Modeling code records:

-------

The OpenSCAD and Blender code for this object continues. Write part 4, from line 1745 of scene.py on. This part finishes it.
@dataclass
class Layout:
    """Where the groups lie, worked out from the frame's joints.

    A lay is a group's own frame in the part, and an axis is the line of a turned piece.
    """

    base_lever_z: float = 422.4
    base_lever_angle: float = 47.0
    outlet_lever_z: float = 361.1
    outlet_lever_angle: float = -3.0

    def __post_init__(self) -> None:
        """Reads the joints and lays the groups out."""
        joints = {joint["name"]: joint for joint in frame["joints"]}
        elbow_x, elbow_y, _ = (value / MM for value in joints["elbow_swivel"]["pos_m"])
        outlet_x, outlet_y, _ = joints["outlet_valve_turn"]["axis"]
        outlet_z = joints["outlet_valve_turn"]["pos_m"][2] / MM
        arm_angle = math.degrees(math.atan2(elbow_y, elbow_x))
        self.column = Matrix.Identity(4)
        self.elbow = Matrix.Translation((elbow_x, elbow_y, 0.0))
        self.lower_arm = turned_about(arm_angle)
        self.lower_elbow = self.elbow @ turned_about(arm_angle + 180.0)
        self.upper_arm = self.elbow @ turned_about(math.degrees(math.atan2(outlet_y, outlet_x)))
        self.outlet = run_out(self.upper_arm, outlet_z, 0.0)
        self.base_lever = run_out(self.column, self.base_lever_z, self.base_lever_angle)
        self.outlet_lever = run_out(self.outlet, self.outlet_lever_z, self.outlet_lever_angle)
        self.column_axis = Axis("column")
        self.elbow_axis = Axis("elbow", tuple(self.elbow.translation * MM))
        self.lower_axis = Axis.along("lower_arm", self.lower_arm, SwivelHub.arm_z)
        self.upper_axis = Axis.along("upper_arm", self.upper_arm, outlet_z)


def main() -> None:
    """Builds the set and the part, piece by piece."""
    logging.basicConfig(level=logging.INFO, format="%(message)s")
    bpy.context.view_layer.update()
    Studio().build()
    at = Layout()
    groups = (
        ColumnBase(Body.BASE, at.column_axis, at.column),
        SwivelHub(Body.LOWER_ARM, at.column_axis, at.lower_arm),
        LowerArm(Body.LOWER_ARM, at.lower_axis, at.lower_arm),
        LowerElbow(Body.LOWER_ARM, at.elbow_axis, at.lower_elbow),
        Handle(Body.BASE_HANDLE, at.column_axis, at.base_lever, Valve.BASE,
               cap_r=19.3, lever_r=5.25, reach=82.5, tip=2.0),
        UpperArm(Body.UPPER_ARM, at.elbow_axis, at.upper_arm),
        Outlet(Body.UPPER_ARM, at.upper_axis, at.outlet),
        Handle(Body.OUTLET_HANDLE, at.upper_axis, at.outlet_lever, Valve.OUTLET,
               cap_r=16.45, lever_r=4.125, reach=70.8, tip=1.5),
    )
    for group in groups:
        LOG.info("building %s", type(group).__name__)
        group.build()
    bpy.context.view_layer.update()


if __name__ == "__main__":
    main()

-------

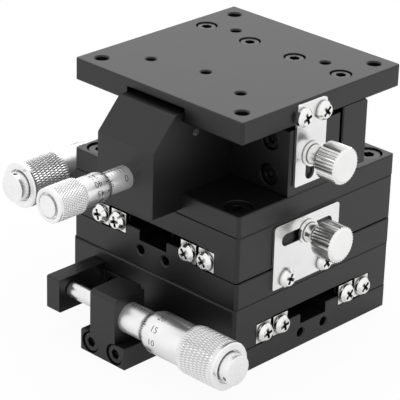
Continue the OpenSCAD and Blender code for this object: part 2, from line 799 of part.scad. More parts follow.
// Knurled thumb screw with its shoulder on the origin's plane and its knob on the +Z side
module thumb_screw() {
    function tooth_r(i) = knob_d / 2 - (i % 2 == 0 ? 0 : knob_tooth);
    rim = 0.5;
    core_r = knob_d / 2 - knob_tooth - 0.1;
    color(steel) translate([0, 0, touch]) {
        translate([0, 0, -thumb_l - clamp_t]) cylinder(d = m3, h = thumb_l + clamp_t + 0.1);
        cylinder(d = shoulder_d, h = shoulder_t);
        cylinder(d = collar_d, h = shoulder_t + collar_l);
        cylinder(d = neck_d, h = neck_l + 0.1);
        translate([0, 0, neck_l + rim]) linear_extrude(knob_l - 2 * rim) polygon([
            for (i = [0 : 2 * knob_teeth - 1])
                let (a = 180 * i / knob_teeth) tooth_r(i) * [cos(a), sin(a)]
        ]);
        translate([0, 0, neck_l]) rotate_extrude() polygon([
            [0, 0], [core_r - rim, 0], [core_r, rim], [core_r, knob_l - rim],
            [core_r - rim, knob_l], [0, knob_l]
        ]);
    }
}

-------

> WHAT YOU NEED TO DO:
Using the entries above, return exactly the lines from the line with "The OpenSCAD and Blender code for this object continues." to the line with "outlet_lever_angle: float = -3.0", counting both of those lines.

> CORRECT RESULT:
The OpenSCAD and Blender code for this object continues. Write part 4, from line 1745 of scene.py on. This part finishes it.
@dataclass
class Layout:
    """Where the groups lie, worked out from the frame's joints.

    A lay is a group's own frame in the part, and an axis is the line of a turned piece.
    """

    base_lever_z: float = 422.4
    base_lever_angle: float = 47.0
    outlet_lever_z: float = 361.1
    outlet_lever_angle: float = -3.0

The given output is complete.